The country’s imports climbed in September as manufacturers purchased more inputs in preparation for a Christmas season-induced increase in demand by local and foreign buyers.
Merchandise imports rose year-on-year by 7.2 percent to $5.71 billion during the month, the National Statistics Office reported Tuesday. This brought total imports for the first three quarters to $46.36 billion, up by only 0.03 percent from a year ago.
“The rise of imports in September mirrored the buoyant outlook of firms on the volume of business activities,” Economic Planning Secretary Arsenio Balisacan said in a statement.
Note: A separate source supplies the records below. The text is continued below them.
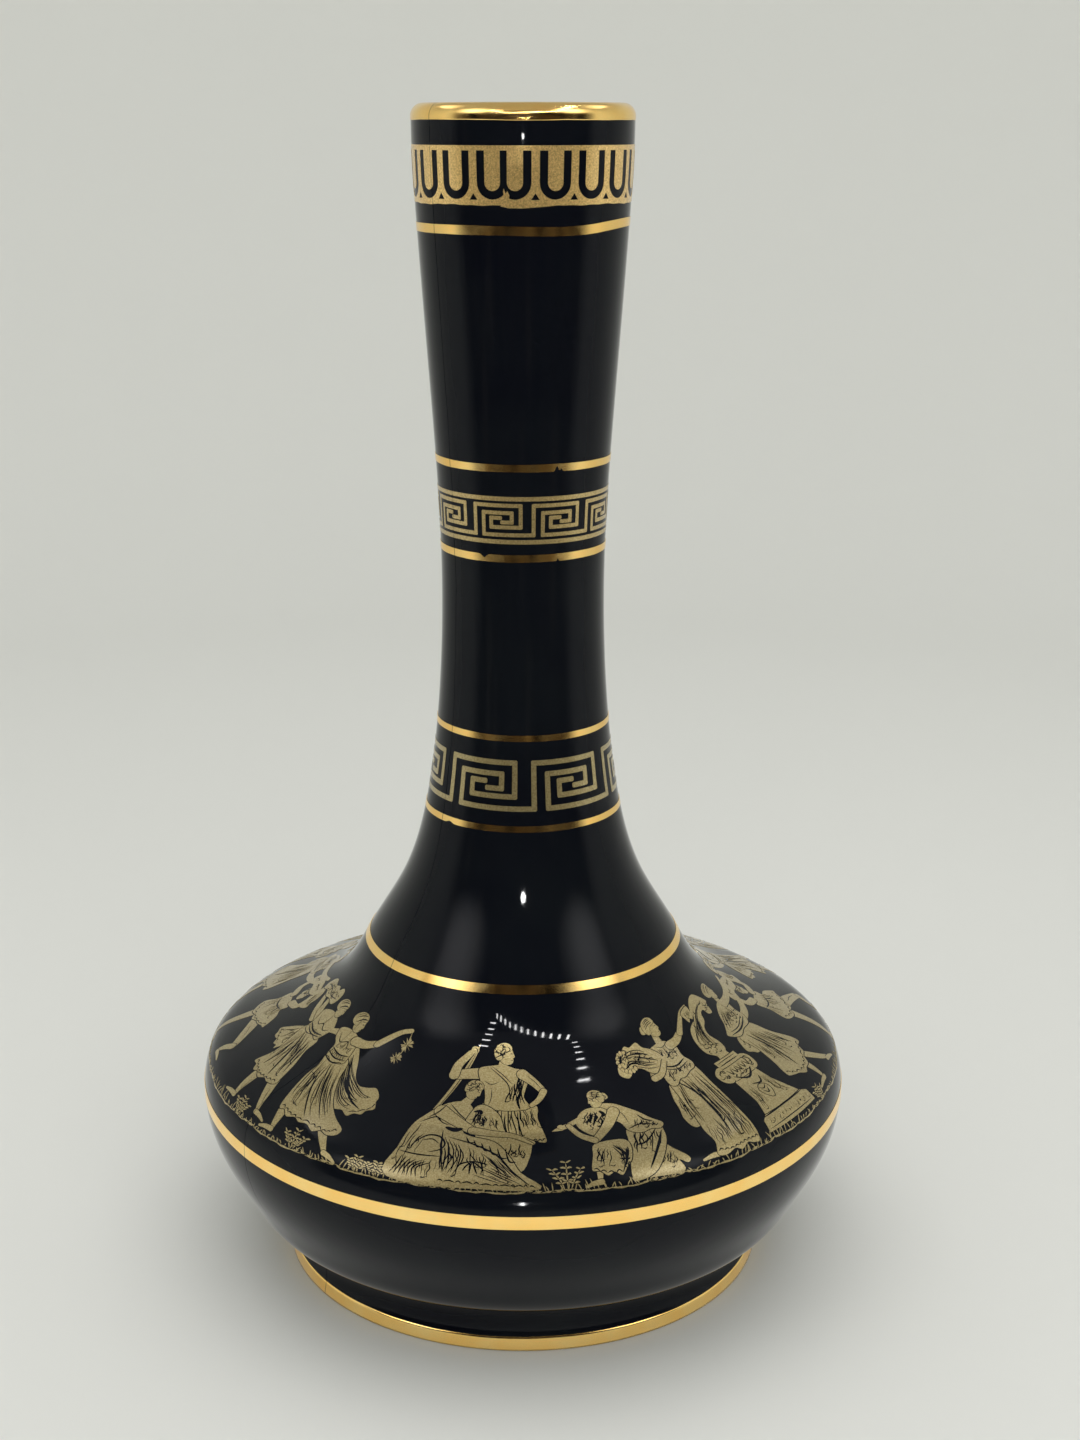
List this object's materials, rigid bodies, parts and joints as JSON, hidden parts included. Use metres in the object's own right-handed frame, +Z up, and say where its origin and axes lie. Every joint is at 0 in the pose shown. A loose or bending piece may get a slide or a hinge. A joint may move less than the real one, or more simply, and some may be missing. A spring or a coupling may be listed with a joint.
{
  "type": "bottle vase",
  "caption": "Long-necked bottle vase with a wide flattened belly and foot ring, black-glazed pottery with gold lines, key bands, a tongue band and a figure frieze.",
  "frame": {"origin": "centre of the foot on the resting plane", "axes": "+Z up along the pot's axis, -Y is the front, with the staff bearer just left of it, and +X is to the right seen from the front"},
  "size_m": [0.1202, 0.1202, 0.2091],
  "materials": {
    "biscuit": "matte",
    "black_glaze": "high gloss",
    "lining_glaze": "gloss",
    "burnished_gold": "bright, hand-burnished",
    "printed_gold": "satin"
  },
  "bodies": {
    "root": {"ceramic_body": "biscuit", "outer_glaze": "black_glaze", "inner_glaze": "lining_glaze", "foot_glaze": "black_glaze", "lip_gold": "burnished_gold", "tongue_line": "burnished_gold", "upper_key_line_top": "burnished_gold", "upper_key_line_bottom": "burnished_gold", "lower_key_line_top": "burnished_gold", "lower_key_line_bottom": "burnished_gold", "shoulder_line": "burnished_gold", "belly_line": "burnished_gold", "foot_gold": "burnished_gold", "tongue_frieze": "printed_gold", "upper_key_band": "printed_gold", "upper_key_rails": "printed_gold", "lower_key_band": "printed_gold", "youth_transfer": "printed_gold", "drum_dancer_transfer": "printed_gold", "garland_dancer_transfer": "printed_gold", "staff_bearer_transfer": "printed_gold", "piper_transfer": "printed_gold", "horn_bearer_transfer": "printed_gold", "altar_transfer": "printed_gold", "smoke_transfer": "printed_gold", "pouring_figure_transfer": "printed_gold", "plants_transfer": "printed_gold", "ground_transfer": "printed_gold"}
  },
  "joints": []
}
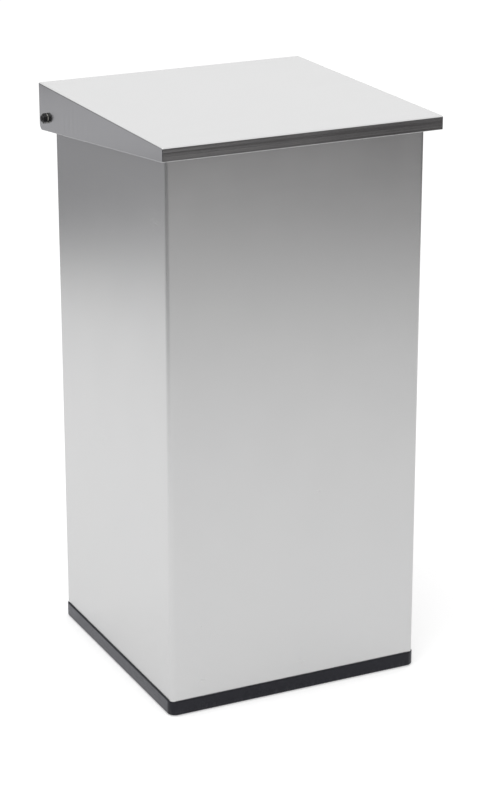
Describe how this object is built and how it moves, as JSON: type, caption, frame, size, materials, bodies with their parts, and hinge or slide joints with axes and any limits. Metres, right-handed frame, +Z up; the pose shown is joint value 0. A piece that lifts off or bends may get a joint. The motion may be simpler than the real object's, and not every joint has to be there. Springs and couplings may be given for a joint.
{
  "type": "soft-close trash can",
  "caption": "Tall square free-standing bin of brushed stainless sheet with an overhanging hinged lid that closes softly on rotary dampers, over a black base.",
  "frame": {"origin": "on the floor, under the middle of the square body", "axes": "+Z up, front of the lid towards -Y, hinge at +Y, pivot axis along X"},
  "size_m": [0.425, 0.425, 0.81],
  "materials": {
    "brushed_stainless_body": "fine brushed sheet, grain level round the body",
    "brushed_stainless_lid": "fine brushed sheet, grain across the lid",
    "satin_stainless": "plain mill finish",
    "turned_steel": "turned and ground",
    "zinc_screw": "bright zinc plating",
    "black_base": "satin moulded, fine grain",
    "black_cap_nut": "semi-gloss black",
    "black_damper": "moulded, satin",
    "black_rubber": "matt",
    "white_nylon": "natural nylon"
  },
  "bodies": {
    "can": {"body_shell": "brushed_stainless_body", "rim_frame": "satin_stainless", "foot_strip_front": "satin_stainless", "foot_strip_right": "satin_stainless", "foot_strip_rear": "satin_stainless", "foot_strip_left": "satin_stainless", "base_tray": "black_base", "base_screws": "zinc_screw", "foot_front_left": "black_rubber", "foot_front_right": "black_rubber", "foot_rear_left": "black_rubber", "foot_rear_right": "black_rubber", "bag_frame": "satin_stainless", "hinge_plate_left": "satin_stainless", "hinge_plate_right": "satin_stainless", "pivot_stud_left": "turned_steel", "pivot_stud_right": "turned_steel", "stop_pin_left": "turned_steel", "stop_pin_right": "turned_steel", "pivot_nut_left": "black_cap_nut", "pivot_nut_right": "black_cap_nut", "damper_housing_left": "black_damper", "damper_housing_right": "black_damper", "damper_cap_left": "black_damper", "damper_cap_right": "black_damper", "hinge_rivets": "satin_stainless"},
    "lid": {"lid": "brushed_stainless_lid", "hinge_sector_left": "satin_stainless", "hinge_sector_right": "satin_stainless", "pivot_bush_left": "white_nylon", "pivot_bush_right": "white_nylon", "buffer_front_left": "black_rubber", "buffer_front_right": "black_rubber", "buffer_side_left": "black_rubber", "buffer_side_right": "black_rubber"},
    "damper_gear_left": {"damper_rotor_left": "turned_steel", "damper_pinion_left": "white_nylon"},
    "damper_gear_right": {"damper_rotor_right": "turned_steel", "damper_pinion_right": "white_nylon"}
  },
  "joints": [
    {"name": "lid_hinge", "type": "hinge", "parent": "can", "child": "lid", "pos_m": [0, 0.185, 0.764], "axis": [-1, 0, 0], "range_deg": [0, 75]},
    {"name": "damper_shaft_left", "type": "hinge", "parent": "can", "child": "damper_gear_left", "pos_m": [-0.19, 0.163, 0.764], "axis": [-1, 0, 0], "range_deg": [-201, 1]},
    {"name": "damper_shaft_right", "type": "hinge", "parent": "can", "child": "damper_gear_right", "pos_m": [0.19, 0.163, 0.764], "axis": [-1, 0, 0], "range_deg": [-201, 1]}
  ],
  "couplings": [
    {"joint": "damper_shaft_left", "follows": "lid_hinge", "ratio": -2.6667},
    {"joint": "damper_shaft_right", "follows": "lid_hinge", "ratio": -2.6667}
  ]
}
The country’s chief economist noted that demand normally would spike during the Christmas season when people use yearend bonuses to buy consumer items.
Balisacan, who is also director general of the National Economic and Development Authority, said the rise in imports in September also was an indication that manufacturers were expecting an increase in global demand for electronics and other goods in the months ahead through 2014.
Electronics accounted for about 31 percent, or $1.76 billion, of imports in September. Local manufacturers process electronic inputs and export these to companies that produce consumer electronics such as computers and cellular phones.
Raw materials and intermediate goods, which include electronics among other inputs for production, accounted for 42 percent, or $2.4 billion, of imports during the month.
Capital goods, which are meant to help increase production, accounted for 29 percent or $1.64 billion of the total import bill for the month.
Consumer goods accounted for only 12 percent or $663 million of the September imports.
Balisacan said the rise in imports of inputs for production signaled a more solid rebound of Philippine exports in 2014.
The country’s exports has recovered since June from a decline in the first semester. However, the rebound has so far been insufficient to put the country on track to hitting the full-year exports growth target of 10 percent.